As a 24-year-old who wasn't even aware that Queer lit was a category until college, these books have brought me immense joy and healing in the short time I've been tracking them down. In the past half-decade or so, there's been an explosion of new Queer books. Many are by written by queer people of color and incorporate conversations happening on Twitter and in communities across the country; what it means to not only be queer, but also to be disabled, first generation, poor, or a person of color, navigating a very white and mainstream queer scene.

  • If you're craving a good cry, reach for Speak No Evil (Uzodinma Iweala): Iweala's sophomore novel chronicles Neru, a high schooler living in D.C. who accidentally comes out to his Nigerian parents. The revelation unravels Neru's relationship with his family when his father brings him back to Nigeria in search of a special church that claims to cure homosexuality. Iweala's novel is a timely dissection of our presumptions of West as queer-accepting and all other cultures as queer-hating and shows that healthy "outness" can take many forms.

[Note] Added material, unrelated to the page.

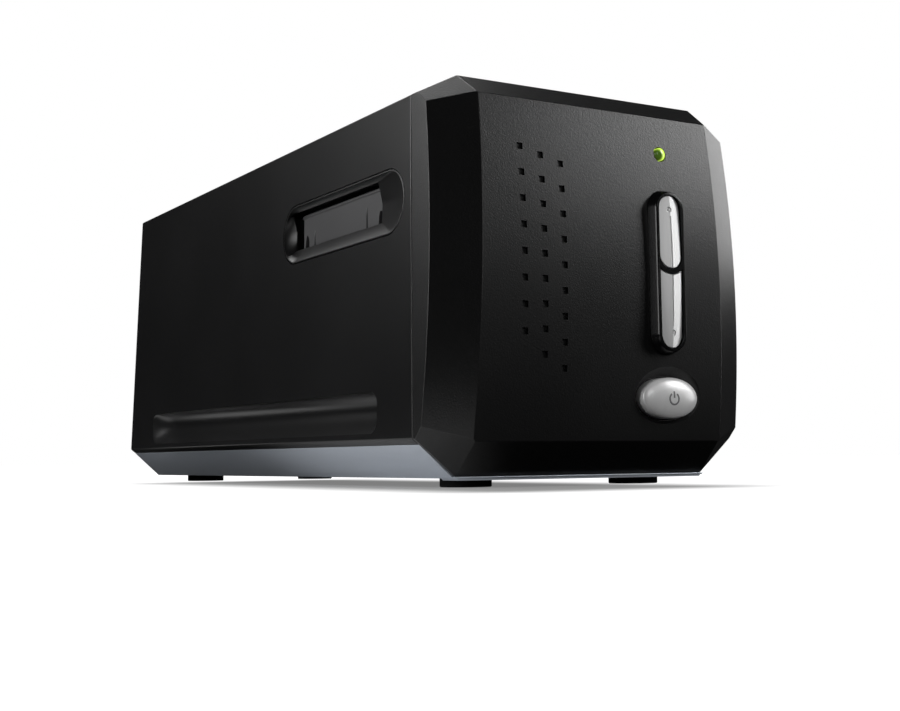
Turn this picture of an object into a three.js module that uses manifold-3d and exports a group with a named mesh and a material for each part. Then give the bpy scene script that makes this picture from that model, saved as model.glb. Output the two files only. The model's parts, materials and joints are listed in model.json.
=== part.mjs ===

    Through Iweala's nakedly emotional writing, we witness Neru's experience of both acceptance and rejection from his Nigerian community and his predominantly white, rich high school peers. Nothing in Neru's world is sugarcoated: his observations of his classmates' privileged antics and his father's strict standards of masculinity are touchingly perceptive. From tinder dates to all night prayer vigils, Speak No Evil navigates the intense contradictions that weave together our identities, our desires, and our closest relationships.
  • For a fresh critique of Portland, check out Juliet Takes a Breath (Gabby Rivera): I rarely use the descriptors "a lyrical and earnest narration of a queer, Latina's woman search for her space in two communities that each only want to see one side of her" and "fun beach read" for the same book, but Gabby Rivera's novel is nuanced like that. Headstrong baby lesbian Juliet Milagros Palante comes out to her family the night she leaves the Bronx for Portland, where she's got a dream internship with her favorite feminist, woman-inclined writer. Juliet's dynamic with the queer people she meets in Portland and her boss, Harlowe Brisbane, brings to life the complicated ways in which white feminists can be both allies and oppressors to women of color.

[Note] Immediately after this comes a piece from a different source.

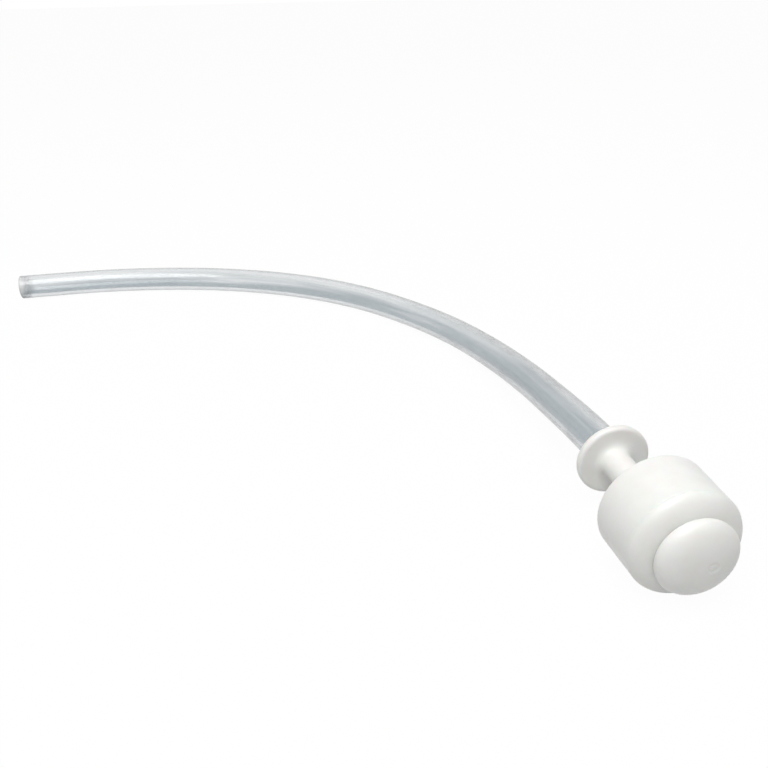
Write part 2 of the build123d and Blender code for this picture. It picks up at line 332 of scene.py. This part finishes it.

    Bitch Media writer Latonya Pennington compared their relationship to the interview between Black feminist writer Audre Lorde and white feminist writer Adrienne Rich in Lorde's canonical 1984 collection, Sister Outsider. Written by Autostraddle contributor and author of "America" (Marvel's new Queer Latina comic book) Juliet Takes a Breath is a beautiful story that reminds us that, no matter the communities and identities we must navigate on a daily basis, we're all deserving of space to breathe and to become ourselves on our own terms.
  • For the middle school (or just young at heart) reader, snag Hurricane Child (Kheryn Callender): Callender's new mystery novel follows two Afro-Caribbean girls in an adventure story of first love in a magical realism-style world, where they face everything from school bullies to encounters with the spirit world. Lonely twelve-year-old Caroline is cursed to a lifetime of bad luck after being born in a hurricane. She's a target of the mean clique at her Catholic school, where she's "the littlest girl with the darkest skin and the thickest hair."

    Her luck takes a turn when she meets Kalinda, a new student from the Barbados who she grows to like as more than a friend. When the two girls discover that they share the power of magical sight, they team up on a quest to find Caroline's missing mom and learn more about their shared gift. Callendar's description of the loneliness, colorism, and isolation Caroline endures sets this book on a higher emotional level than most tween books I've read, but I imagine tweens will find her writing refreshingly relatable.
  • For the fantasy lover/person who studied abroad in Copenhagen, pick up Six of Crowes and its sequel, Crooked Kingdom (Leigh Bardugo): These books are chicken soup for the queer fantasy lover's soul. Bardugo crafts a magical realm centered on the corrupt city of Ketterdamn, loosely inspired by the Dutch Republic of the 17th century. Six adolescents form a heist team on an impossible mission to retrieve a prisoner from a northern military fortress, led by mastermind anti-hero Kaz Brekker. The gay romance subplot is a sweet, slow burn, but there are a million other reasons this duology will steal your heart. Rarely do popular books show traumatized teenagers who actually act like traumatized teenagers or graceful replications of real-world oppressive systems in an author's fantasy realm. Bardugo describes that her world-building process begins with understanding how power flows in a universe; government power, personal power, and natural power, and that attention to structural detail comes across in her writing.
  • For the Long Form Journalism Inclined: The 57 Bus: A True Story of Two Teenagers and the Crime That Changed Their Lives (Dashka Slater): It’s impossible to summarize how much our national conversations on both race and being transgender have evolved since 2013, when a black teenager named Richard set a white genderqueer teenager named Sasha’s skirt on fire while they both rode the 57 bus through Oakland. On its surface, a story of a violent hate crime, the story expands to include a snapshot of the American prison system, and the way children of color are often stripped of their juvenile protections in the court system. Award-winning journalist Dashka Slater immerses the reader in Richard’s backstory of the violence and loss he experienced in the years before meeting Sasha that day on the bus. The book also follows Sasha’s burn recovery and the sudden thrust of agender/genderqueer identity into the mainstream media.

    Slater’s account demands that we question simple assumptions about people who commit violent crimes, and what kind of “justice” we’ve engineered our criminal system up to produce. For a crash course on the event and its aftermath, Slater published a short form account in the New York Times in 2015.

LGBTQ+ characters have been around since humans started telling stories, even if most English class curriculums insist that Ruth and Naomi from the Old Testament, Jane Eyre, Jo March, and Dorian Gray were just independent and eclectic, but definitely hetero. Whether you're a huge fan of Queer lit or new to the category, any of the books above are worth reading, sharing, and celebrating.

Alta Viscomi is a lawyer and lit nerd living in Massachussetts. They are drawn to work addressing mental health, criminal justice reform, queer identity, and artistic fantasy. As a child, they could usually be found reading a library book on the trampoline in their backyard.